* BEGIN Data for processing *

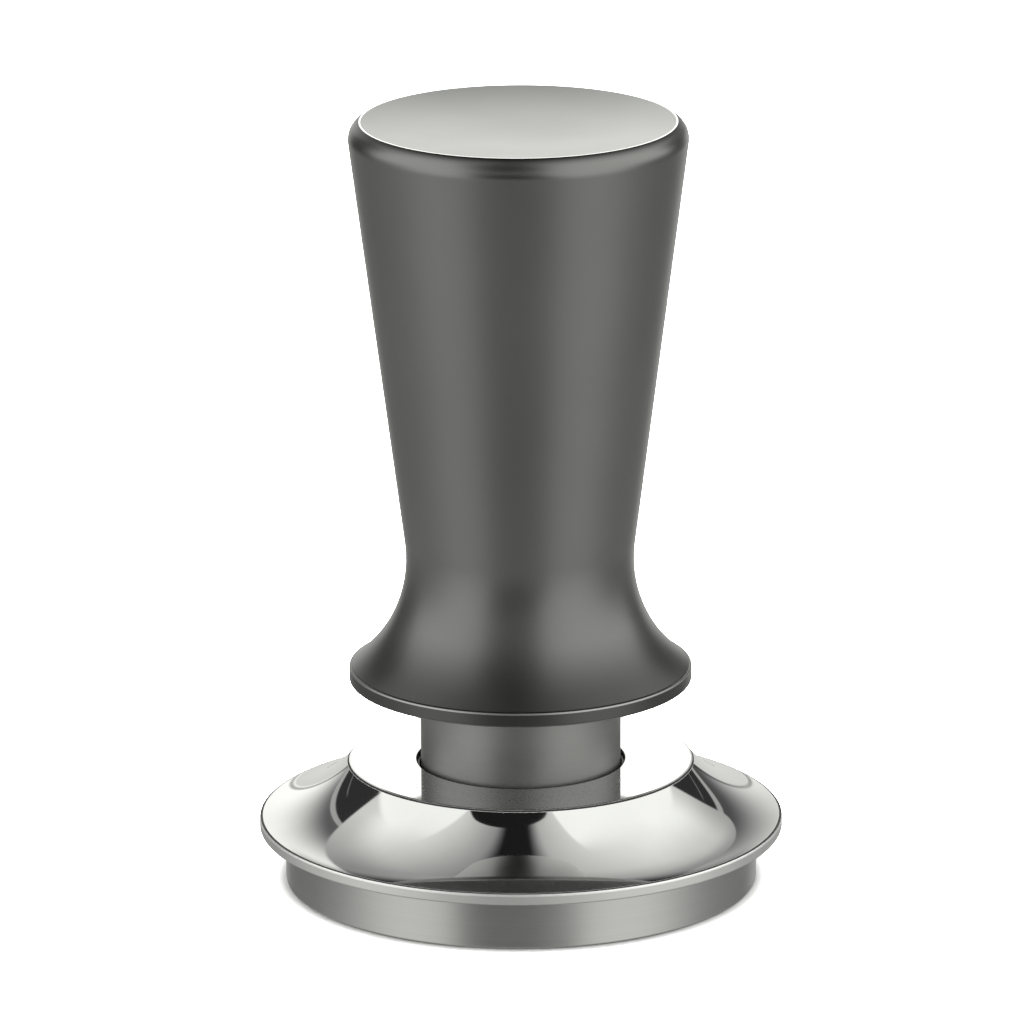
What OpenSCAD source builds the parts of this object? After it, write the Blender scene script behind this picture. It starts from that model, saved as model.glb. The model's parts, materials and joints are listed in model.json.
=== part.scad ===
// Spring-loaded espresso tamper with a levelling ring that slides on its neck.
// Millimetres, +Z up, origin at the centre of the flat tamping face.

/* [Tamping base] */
// Diameter of the tamping face
base_d = 58.35; // [57.8:0.05:58.6]
// Depth of the tamping face below the ring's seat on the basket rim
seat_z = 6.65; // [6.4:0.05:7]
// Diameter of the threaded boss that takes the neck
boss_d = 32; // [31:0.5:33]
// Top of the threaded boss
boss_top_z = 8.4; // [8:0.1:9]

/* [Levelling ring] */
// Outside diameter of the rim
rim_d = 64.8; // [64:0.1:66]
// Thickness of the rim at its edge
rim_t = 1.45; // [1.3:0.05:1.6]
// Diameter of the flat top of the hub
hub_d = 43; // [42:0.25:44]
// Height of the flat top of the hub
hub_z = 15.2; // [15:0.1:15.5]
// Radius of the skirt's hollow curve
skirt_r = 20; // [18:0.5:22]
// Thickness of the skirt
skirt_t = 1.5; // [1.2:0.1:1.8]

/* [Neck] */
// Outside diameter of the neck
neck_d = 24.7; // [24.5:0.05:24.8]
// Top of the neck, inside the handle
neck_top_z = 62; // [58:0.5:63]
// Height of the web that carries the spring
web_z = 22; // [21.5:0.5:22.5]
// Thickness of the web
web_t = 5; // [4:0.5:6]

/* [Handle] */
// Overall height of the tamper
total_h = 96.1; // [95:0.1:98]
// Diameter of the lip at the bottom of the handle
lip_d = 42.3; // [41.8:0.1:43]
// Height of the lip
lip_h = 1.8; // [1.6:0.1:2]
// Diameter of the waist, where the flare begins
waist_d = 28.4; // [28.2:0.1:29]
// Height of the waist
waist_z = 43.2; // [42.5:0.1:44]
// Radius of the flare below the waist
flare_r = 17; // [16.5:0.1:17.5]
// Widest diameter, just under the top edge
top_d = 41.5; // [40:0.1:42.5]
// Radius of the rounded top edge
edge_r = 2.4; // [2:0.1:3]
// Diameter of the dish in the top
dish_d = 38.8; // [38:0.1:39]
// Depth of the dish
dish_depth = 1.2; // [0.8:0.1:2]

/* [Spring and guide rod] */
// Diameter of the guide rod
rod_d = 8; // [7.6:0.1:8]
// Wire diameter of the main spring
wire_d = 2.2; // [1.8:0.1:2.3]
// Mean diameter of the main spring's coils
coil_d = 15.6; // [15.4:0.1:15.8]
// Coils between the two closed ends
active_coils = 10; // [8:1:11]
// Height of the ceiling that the lock nut bears on
ceiling_z = 82; // [80:0.5:83]

/* [Travel] */
// How far the handle can be pressed down
press_travel = 4; // [3.8:0.1:4.2]
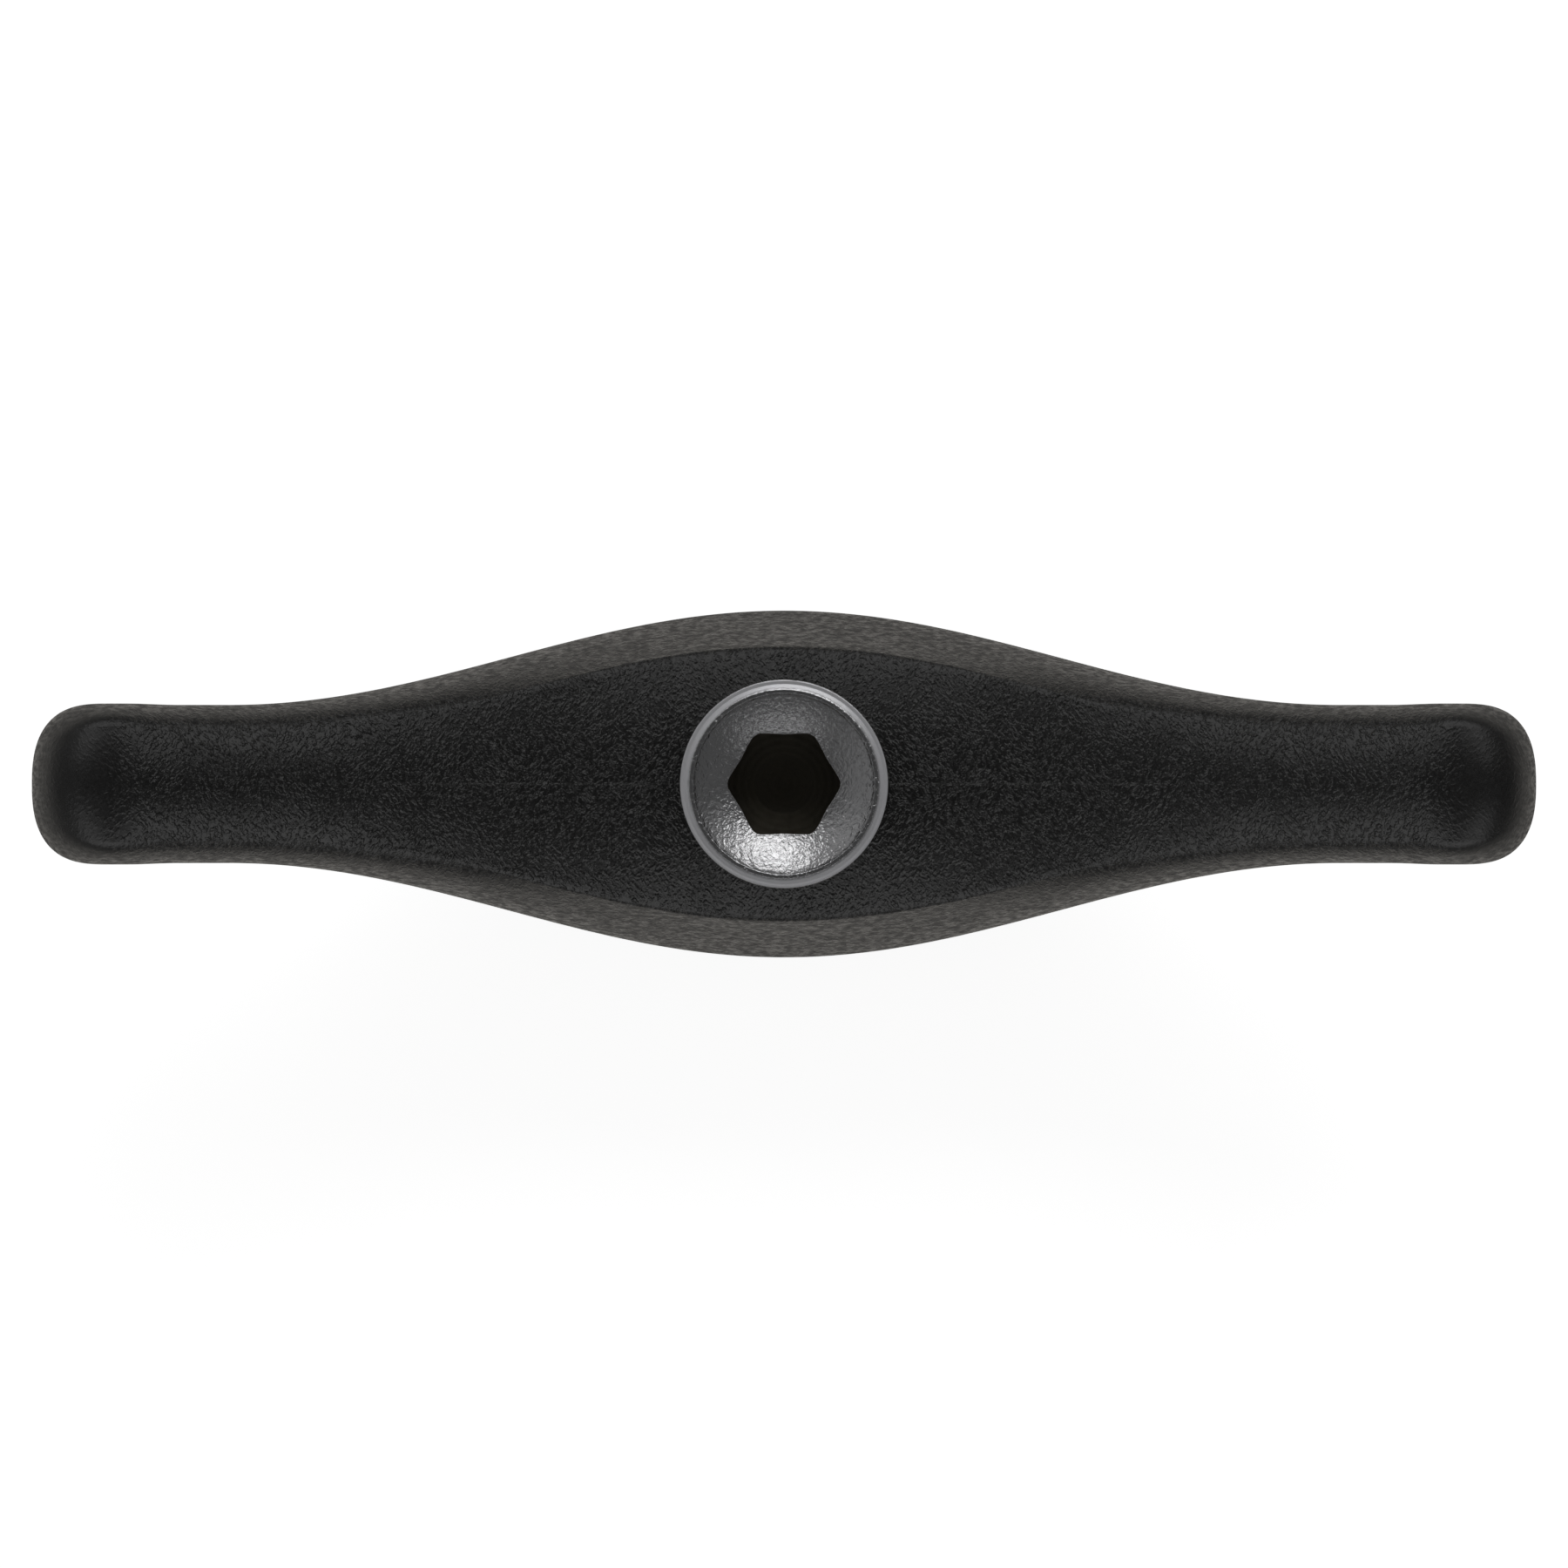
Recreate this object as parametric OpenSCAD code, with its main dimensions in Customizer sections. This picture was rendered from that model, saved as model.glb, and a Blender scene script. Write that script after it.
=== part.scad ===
// Wing nut for an M8 stud: a moulded plastic wing body on a steel core.
// The core carries the thread below and a 6 mm hexagon socket above.
// Millimetres. X runs along the wings, Z up the screw axis, and the origin is
// the centre of the bearing face that bears on the clamped work.

/* [Wing body] */
// Overall length, tip to tip
span = 89.3; // [84:0.1:94]
// Greatest width, at the hub
hub_w = 20.7; // [20:0.1:22]
// Width of each wing
wing_w = 9.4; // [8.4:0.1:10.4]
// Distance from the axis at which the hub has blended into the wing
hub_reach = 33; // [30:0.5:36]
// Height of the hub's top above the bearing face
hub_top = 18; // [17.5:0.1:18.5]
// Level that the wings' top edges climb to, above the bearing face
tip_top = 29.6; // [28:0.1:31]
// Depth of a wing at its tip
wing_depth = 12; // [11:0.1:13]

/* [Steel core] */
// Diameter of the core and of its boss
core_d = 12.4; // [12.2:0.1:12.6]
// Height of the boss's rim above the bearing face
boss_top = 19.7; // [19.5:0.1:20]
// Width across the flats of the hexagon socket
hex_af = 6; // [5:0.5:6]
// Core diameter of the M8 thread
thread_d = 6.8; // [6.6:0.1:7]
// Length of the threaded bore, from the bearing face
thread_l = 11.5; // [10:0.5:11.5]

/* [Hidden] */
$fn = 96;
half_span = span / 2;

// Plan view
flare = 0.08;            // the tips are this much wider on each side
flare_from = 36;         // where that widening starts
flare_over = 3;          // and the length it takes
round_from = 40;         // where the plan corners of a tip start
wing_band = 1.38;        // outline to top edge, on the wings
hub_band = 2.2;          // and at the hub
band_from = 33;          // where it starts to widen, towards the hub
band_over = 15;          // and the length it takes

// Side view
hub_flat = 7;            // half length of the level top around the boss
rise_power = 1.45;       // how the top edge steepens towards the tip
crest_from = 38.4;       // where the climb would meet the tip's level
crest_blend = 0.9;       // softness of that corner
cap_from = 39.5;         // where the rounded end of a tip starts
belly_z = 3.4;           // underside of the body beside the collar
belly_from = 11;         // where the wings' lower edge starts to climb
belly_blend = 1.6;       // softness of that corner
end_z = tip_top - wing_depth / 2 + 0.4; // height of a tip's foremost point

// Cross section
wing_crown = 0.8;        // how far the top face is domed, on the wings
wing_crown_from = 22;    // where it starts to reach that
wing_crown_over = 8;     // and the length it takes
neck_crown = 0.55;       // the dome where the hub runs into a wing
hub_crown = 1.45;        // and at the hub
hub_crown_to = 17;       // where it starts to reach that, towards the hub
hub_crown_over = 14;     // and the length it takes
tip_crown = 0.5;         // share of the dome that the tips lose
tip_crown_from = 37;     // from here
tip_crown_over = 3;      // over this length
wing_curve = 0.56;       // share of a flank's height that curves, on the wings
hub_curve = 0.92;        // and at the hub
curve_from = 30;         // where that share starts to grow, towards the hub
curve_over = 12;         // and the length it takes
crease_from = 27;        // where a crease starts along the top edge
crease_power = 1.5;      // how it sharpens towards the hub
under_r = 1.5;           // rounding of the lower edges
under_crown = 0.3;       // how far the wings' underside is domed

// Mesh of the wing body
body_steps = 24;         // sections from the middle to the start of a tip's end
cap_steps = 8;           // sections over a tip's rounded end
crown_steps = 5;         // points across half the top face
curve_steps = 7;         // points down a flank's curve
under_steps = 4;         // points round a lower edge
keel_steps = 3;          // points across half the underside

// Collar and core
collar_d = 16.4;         // round collar under the hub
collar_z = 0.6;          // the core stands this far out of the collar
collar_edge = 0.5;       // chamfer round its lower edge
collar_fillet = 0.8;     // fillet between the collar and the body
collar_root = 1.5;       // how far it reaches up into the body
ring_in = 0.27;          // boss's flat outer ring, measured in from its wall
ring_drop = 0.15;        // and its depth below the crest of the rim
wall_edge = 0.08;        // broken edge between that ring and the wall
crest_out = 0.62;        // outside of the rim's flat crest, in from the wall
crest_in = 0.77;         // inside of that crest
dish_in = 0.83;          // edge of the dish, in from the wall
dish_drop = 0.035;       // depth of that edge below the crest
dish_r = 9;              // spherical dish inside the rim
socket_floor = 13.2;     // height of the socket's floor
pilot_d = 3.5;           // pilot hole in the floor
pilot_l = 0.5;           // depth of the pilot hole
knurl_from = 5;          // the knurled band, from here
knurl_to = 13;           // to here
knurl_teeth = 30;        // ridges round the knurled band
knurl_depth = 0.45;      // depth of its grooves
groove_r = 5.3;          // retaining grooves above and below the knurl
groove_l = 1.8;          // length of a retaining groove
face_chamfer = 0.4;      // chamfer round the bearing face
mouth_chamfer = 0.8;     // countersink at the thread's mouth

function soft_min(a, b, k) = (a + b - sqrt(pow(a - b, 2) + k * k)) / 2;
function soft_max(a, b, k) = (a + b + sqrt(pow(a - b, 2) + k * k)) / 2;
function clamp01(t) = min(1, max(0, t));
function smooth(t) = clamp01(t) * clamp01(t) * (3 - 2 * clamp01(t));
function between(a, b, t) = a + (b - a) * smooth(t);

// 1 at the axis, falling to 0 where the wing is as narrow as it gets
function ramp(x) = abs(x) < hub_reach ? (1 + cos(180 * abs(x) / hub_reach)) / 2 : 0;

// Half width of the outline, before the tip's corners are rounded
function outline(x) = wing_w / 2 + (hub_w - wing_w) / 2 * ramp(x)
    + flare * smooth((abs(x) - flare_from) / flare_over);
function band(x) = between(wing_band, hub_band, (band_from - abs(x)) / band_over);
function crown(x) = (neck_crown
    + (hub_crown - neck_crown) * smooth((hub_crown_to - abs(x)) / hub_crown_over)
    + (wing_crown - neck_crown) * smooth((abs(x) - wing_crown_from) / wing_crown_over))
    * (1 - tip_crown * smooth((abs(x) - tip_crown_from) / tip_crown_over));
function curve(x) = between(wing_curve, hub_curve, (curve_from - abs(x)) / curve_over);
function crease(x) = pow(smooth((crease_from - abs(x)) / crease_from), crease_power);

// Heights of the top and of the underside on the middle plane
function climb(x) = hub_top + (tip_top - hub_top)
    * pow(max(0, abs(x) - hub_flat) / (crest_from - hub_flat), rise_power);
function top_z(x) = soft_min(climb(x), tip_top, crest_blend);
belly_slope = (tip_top - wing_depth - belly_z) / (cap_from - belly_from);
function under_z(x) = soft_max(belly_z, belly_z + belly_slope * (abs(x) - belly_from), belly_blend);

// How far a tip's end has closed, across and in height: 1 before it, 0 at the very end
function past(x, from) = clamp01((abs(x) - from) / (half_span - from));
function close_y(x) = pow(1 - pow(past(x, round_from), 3), 1 / 2.5);
function close_z(x) = pow(1 - pow(past(x, cap_from), 2.3), 1 / 2);

// Half a cross section, from the middle of the top to the middle of the underside.
// A flank curves from the top face's last slope to upright, and towards the hub it
// starts ever steeper, until it is flat and meets the top face in a crease.
function half_section(x) =
    let (w = outline(x), b = band(x), r = w - b, c = crown(x),
        dome = under_crown * (1 - ramp(x)),
        top = top_z(x) - c, under = under_z(x) + dome,
        fall = (top - under - under_r) * curve(x),
        lean = 2 * c / r, slope = lean + (fall / b - lean) * crease(x))
    concat(
        [for (i = [0 : crown_steps - 1]) let (s = i / crown_steps)
            [r * s, top + c * (1 - s * s)]],
        [for (i = [0 : curve_steps]) let (s = i / curve_steps)
            [r + b * (2 * s - s * s), top - 2 * s * (1 - s) * slope * b - s * s * fall]],
        [for (i = [0 : under_steps - 1]) let (a = 90 * i / under_steps)
            [w - under_r * (1 - cos(a)), under + under_r * (1 - sin(a))]],
        [for (i = [0 : keel_steps]) let (s = 1 - i / keel_steps)
            [(w - under_r) * s, under - dome * (1 - s * s)]]);

// A point of a section moved onto the ellipse of the same width and height, partly
// where t is under 1 and wholly where it is 1, so that a tip's end has no corners
function rounded(p, wide, high, t) =
    let (u = p[0] / wide, v = (p[1] - end_z) / high, d = max(0.001, norm([u, v])))
    [p[0] * (1 - t + t / d), end_z + (p[1] - end_z) * (1 - t + t / d)];

// The whole section as one ring of 3-D points, closed towards the tip's foremost point
function ring(x) =
    let (h = half_section(x), n = len(h), wide = outline(x), t = smooth(past(x, cap_from)),
        up = top_z(x) - end_z, down = end_z - under_z(x),
        q = [for (p = h) rounded(p, wide, p[1] > end_z ? up : down, t)],
        y = close_y(x) * wide / max([for (p = q) p[0]]), z = close_z(x),
        full = concat(q, [for (i = [n - 2 : -1 : 1]) [-q[i][0], q[i][1]]]))
    [for (p = full) [x, p[0] * y, end_z + (p[1] - end_z) * z]];

// Section places, closer together as the end rounds off
side_x = concat(
    [for (i = [1 : body_steps]) cap_from * i / body_steps],
    [for (i = [1 : cap_steps - 1]) cap_from + (half_span - cap_from) * sin(90 * i / cap_steps)]);
all_x = concat([for (i = [len(side_x) - 1 : -1 : 0]) -side_x[i]], [0], side_x);

module wing_solid() {
    rings = [for (x = all_x) ring(x)];
    n = len(rings[0]);
    m = len(rings);
    last = n * (m - 1);
    left_end = n * m;
    right_end = left_end + 1;
    points = concat([for (g = rings) each g], [[-half_span, 0, end_z], [half_span, 0, end_z]]);
    walls = [for (i = [0 : m - 2], j = [0 : n - 1])
        let (k = (j + 1) % n)
        let (a = i * n + j, b = i * n + k)
        each [[a, b, b + n], [a, b + n, a + n]]];
    ends = [for (j = [0 : n - 1])
        let (k = (j + 1) % n)
        each [[left_end, k, j], [right_end, last + j, last + k]]];
    polyhedron(points = points, faces = concat(walls, ends), convexity = 6);
}

// Round collar that carries the bearing end of the core
module collar() {
    r = collar_d / 2;
    top = under_z(r + collar_fillet);
    rotate_extrude()
        polygon(concat(
            [[0, collar_z], [r - collar_edge, collar_z], [r, collar_z + collar_edge]],
            [for (a = [0 : 15 : 90])
                [r + collar_fillet * (1 - cos(a)), top - collar_fillet * (1 - sin(a))]],
            [[r - collar_root, top + collar_root], [0, top + collar_root]]));
}

// The core's outside: plain ends, two retaining grooves and a knurled band
module core_outside() {
    r = core_d / 2;
    rotate_extrude()
        polygon([[0, 0], [r - face_chamfer, 0], [r, face_chamfer], [r, knurl_from - groove_l],
            [groove_r, knurl_from - groove_l], [groove_r, knurl_to + groove_l],
            [r, knurl_to + groove_l],
            [r, boss_top - ring_drop - wall_edge], [r - wall_edge, boss_top - ring_drop],
            [r - ring_in, boss_top - ring_drop], [r - crest_out, boss_top], [0, boss_top]]);
    translate([0, 0, knurl_from])
        linear_extrude(knurl_to - knurl_from)
            polygon([for (i = [0 : 2 * knurl_teeth - 1])
                let (a = 180 * i / knurl_teeth, q = r - (i % 2) * knurl_depth)
                [q * cos(a), q * sin(a)]]);
}

// Dish, hexagon socket, pilot hole and threaded bore
module core_hollows() {
    edge = core_d / 2 - dish_in;
    crest = core_d / 2 - crest_in;
    translate([0, 0, boss_top - dish_drop + sqrt(dish_r * dish_r - edge * edge)])
        intersection() {
            sphere(dish_r);
            translate([0, 0, -dish_r])
                cylinder(h = 2 * dish_r, r = edge);
        }
    translate([0, 0, boss_top - dish_drop])
        cylinder(h = 2 * dish_drop, r1 = edge, r2 = 2 * crest - edge);
    translate([0, 0, socket_floor])
        cylinder(h = boss_top - socket_floor, d = hex_af / cos(30), $fn = 6);
    translate([0, 0, socket_floor - pilot_l])
        cylinder(h = pilot_l + 1, d = pilot_d);
    rotate_extrude()
        polygon([[0, -1], [thread_d / 2 + mouth_chamfer, -1], [thread_d / 2 + mouth_chamfer, 0],
            [thread_d / 2, mouth_chamfer], [thread_d / 2, thread_l], [0, thread_l]]);
}

module wing_body() {
    color([0.10, 0.10, 0.10])
        difference() {
            union() {
                wing_solid();
                collar();
            }
            core_outside();
        }
}

module threaded_core() {
    color([0.72, 0.72, 0.73])
        difference() {
            core_outside();
            core_hollows();
        }
}

wing_body();
threaded_core();
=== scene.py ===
"""Wing nut with a moulded plastic body on a steel core, seen from straight above its screw axis.

Both CAD nodes are replaced by finer meshes of the same size: the moulding with its domed top,
creased edges and parting line, and the core with its dished boss, key socket and real thread.
"""
import math

import bpy
import numpy as np
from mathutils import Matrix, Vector


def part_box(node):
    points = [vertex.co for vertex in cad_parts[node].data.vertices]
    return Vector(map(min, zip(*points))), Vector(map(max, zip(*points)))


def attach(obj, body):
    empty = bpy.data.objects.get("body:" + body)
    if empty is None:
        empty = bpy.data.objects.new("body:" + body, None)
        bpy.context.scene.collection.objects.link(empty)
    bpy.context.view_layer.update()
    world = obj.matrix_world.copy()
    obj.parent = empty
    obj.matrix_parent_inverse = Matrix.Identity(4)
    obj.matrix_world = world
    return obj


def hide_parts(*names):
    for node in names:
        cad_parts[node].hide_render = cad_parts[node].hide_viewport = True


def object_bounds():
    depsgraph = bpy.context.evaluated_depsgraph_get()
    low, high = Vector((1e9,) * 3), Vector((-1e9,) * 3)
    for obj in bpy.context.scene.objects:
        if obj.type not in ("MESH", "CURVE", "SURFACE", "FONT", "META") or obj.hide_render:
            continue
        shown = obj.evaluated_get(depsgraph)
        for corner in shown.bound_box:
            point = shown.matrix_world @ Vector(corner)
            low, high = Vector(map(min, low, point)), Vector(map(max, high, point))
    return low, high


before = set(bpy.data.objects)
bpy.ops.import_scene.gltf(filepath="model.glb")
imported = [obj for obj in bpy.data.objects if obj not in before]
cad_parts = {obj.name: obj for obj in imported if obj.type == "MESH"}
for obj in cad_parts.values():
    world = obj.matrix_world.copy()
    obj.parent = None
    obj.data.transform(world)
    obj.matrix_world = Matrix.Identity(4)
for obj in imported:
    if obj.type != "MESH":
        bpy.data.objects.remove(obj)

MM = 0.001
cad_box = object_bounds()
body_lo, body_hi = (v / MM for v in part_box("wing_body"))
core_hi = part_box("threaded_core")[1] / MM

# ---------------------------------------------------------------- the moulding, in millimetres
# Distances named FROM, TO, REACH and FLAT are measured along X from the screw axis,
# and OVER is the length that a change takes.
HALF_SPAN = body_hi.x
HUB_HALF, WING_HALF, HUB_REACH = body_hi.y, 4.7, 33.0
FLARE, FLARE_FROM, FLARE_OVER = 0.08, 36.0, 3.0

# Side view: level round the boss, then a steepening climb to the tip, over a straight lower edge
HUB_TOP, HUB_FLAT, RISE_POWER = 18.0, 7.0, 1.45
TIP_TOP = body_hi.z + 0.2
CREST_FROM, CREST_BLEND = 38.4, 0.9
BELLY_Z, BELLY_FROM, BELLY_BLEND = 3.4, 11.0, 1.6
WING_DEPTH, NOSE_LIFT = 12.0, 0.4
END_Z = TIP_TOP - WING_DEPTH / 2 + NOSE_LIFT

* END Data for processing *

Given exercise: Copy out only the lines running from the beginning of the data to the line with "web_t = 5; // [4:0.5:6]", both ends included.

Result for this exercise:
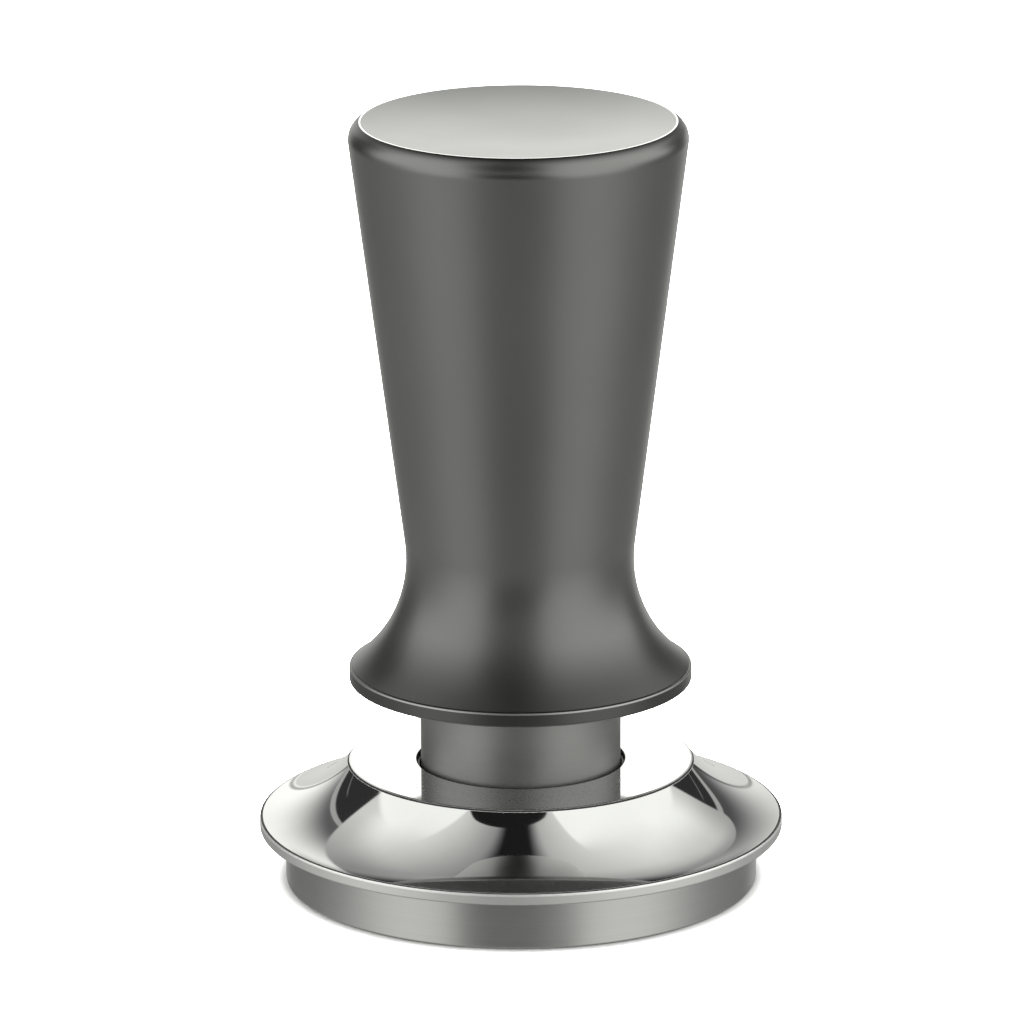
What OpenSCAD source builds the parts of this object? After it, write the Blender scene script behind this picture. It starts from that model, saved as model.glb. The model's parts, materials and joints are listed in model.json.
=== part.scad ===
// Spring-loaded espresso tamper with a levelling ring that slides on its neck.
// Millimetres, +Z up, origin at the centre of the flat tamping face.

/* [Tamping base] */
// Diameter of the tamping face
base_d = 58.35; // [57.8:0.05:58.6]
// Depth of the tamping face below the ring's seat on the basket rim
seat_z = 6.65; // [6.4:0.05:7]
// Diameter of the threaded boss that takes the neck
boss_d = 32; // [31:0.5:33]
// Top of the threaded boss
boss_top_z = 8.4; // [8:0.1:9]

/* [Levelling ring] */
// Outside diameter of the rim
rim_d = 64.8; // [64:0.1:66]
// Thickness of the rim at its edge
rim_t = 1.45; // [1.3:0.05:1.6]
// Diameter of the flat top of the hub
hub_d = 43; // [42:0.25:44]
// Height of the flat top of the hub
hub_z = 15.2; // [15:0.1:15.5]
// Radius of the skirt's hollow curve
skirt_r = 20; // [18:0.5:22]
// Thickness of the skirt
skirt_t = 1.5; // [1.2:0.1:1.8]

/* [Neck] */
// Outside diameter of the neck
neck_d = 24.7; // [24.5:0.05:24.8]
// Top of the neck, inside the handle
neck_top_z = 62; // [58:0.5:63]
// Height of the web that carries the spring
web_z = 22; // [21.5:0.5:22.5]
// Thickness of the web
web_t = 5; // [4:0.5:6]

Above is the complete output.